Nei cinque minuti che s’impiegheranno per leggere quest’articolo, Alitalia avrà perso, all’incirca, 7mila euro. A un primo sguardo potrebbe apparire una cifra di poco conto ma se si moltiplicano quei 7mila euro per i cinque minuti che stanno in un’ora s’arriva ad oltre 80mila euro, in un giorno due milioni, in un anno a settecento milioni di euro; tanti ne ha bruciati Alitalia nel 2016.
Per capire di quale malattia soffra la compagnia di bandiera si devono tenere in conto queste cifre: nel quarantennio che va dal 1974 al 2014 Alitalia ha ottenuto aiuti pari a 7,4 miliardi di euro, ciò significa che ogni anno i contribuenti hanno versato 180 milioni di euro, circa mezzo milione al giorno per quarant’anni. Con questi numeri è giusto parlare di un intervento pubblico in suo favore? I manuali di economia direbbero di no, anche considerando il fatto che da più di dieci anni è una compagnia privata.

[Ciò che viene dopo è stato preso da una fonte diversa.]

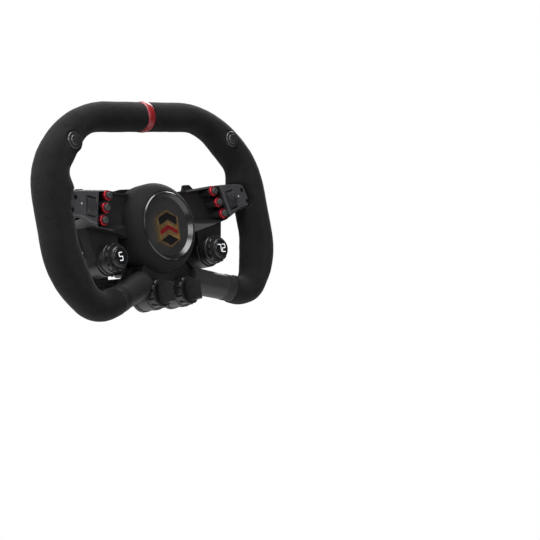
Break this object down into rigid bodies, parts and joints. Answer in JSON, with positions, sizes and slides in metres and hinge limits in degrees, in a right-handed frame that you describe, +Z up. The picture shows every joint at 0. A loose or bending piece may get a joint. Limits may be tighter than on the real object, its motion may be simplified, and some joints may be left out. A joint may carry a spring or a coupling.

Venerdì scorso s’è raggiunto l’ennesimo accordo, anzi, preaccordo fra azienda e sindacati per tentare di salvare Alitalia dal fallimento: fra giovedì e lunedì il piano sarà sottoposto all’approvazione dei lavoratori, su cui sarà scaricato per l’ennesima volta il peso del “risanamento”; solo così gli azionisti (Etihad e le banche Unicredit e Intesa Sanpaolo) investiranno due miliardi per impedire che gli aerei restino a terra e si apra la procedura di commissariamento, anticamera della liquidazione.
In breve, il piano prevede 1.700 esuberi di cui 980 potranno usufruire della cassa integrazione a rotazione; peggiore il destino di 600 contratti a tempo determinato che non saranno rinnovati e di 140 licenziamenti fra i dipendenti delle sedi estere. Inoltre, i dipendenti che rimarranno subiranno un taglio (ancora un altro) medio dell’8% sulle retribuzioni oltre ad altri sacrifici contrattuali.
È l’ennesimo piano di risanamento di una società da sempre gestita in maniera a dir poco sbagliata senza che mai nessuno pagasse realmente per i disastri. Una società chiamata ad operare in un ambiente estremamente concorrenziale, quello del trasporto aereo, ma con addosso sprechi e gestione del personale da carrozzone pubblico della peggiore specie. Una società passata di mano in mano senza mai l’intenzione vera di rilanciarla.
Adesso il rischio è che l’accordo, l’ennesimo, venga accettato e la giostra riparta fra gli applausi, salvo fermarsi di nuovo fra un paio d’anni con nuoci tagli, nuovi sacrifici per i lavoratori ed un’altra barca di denaro da bruciare perché tutto rimanga come prima o pressappoco.
L’ambiente del trasporto aereo non è favorevole ad Alitalia: per lei la concorrenza feroce delle low cost, tratte sbagliate e incapacità di trattare con le società aeroportuali s’aggiungono a problemi antichi e nuovi, rendendo assai improbabile (leggi irrealistico) che quella che era la compagnia di bandiera si risollevi.
Da ciò che si sta apparecchiando Alitalia s’appresta a divenire un’altra Ilva, un mostro malato che nessuno ha voluto rimettere in piedi e su cui sono state sprecate montagne di soldi, salvo alla fine, dopo tante smentite ufficiali, finire svenduto all’acquirente rimasto in attesa del momento buono che, dai soliti sussurri, parrebbe la Lufthansa.
Quella di Alitalia è l’ennesima storia all’italiana, fatta d’incapacità, ipocrisia, interesse e tanto cinismo, che dopo averli illusi in tanti modi, finirà per fregare migliaia di lavoratori e privare il Sistema Italia di un asset strategico. Nulla di nuovo in fondo, come sempre.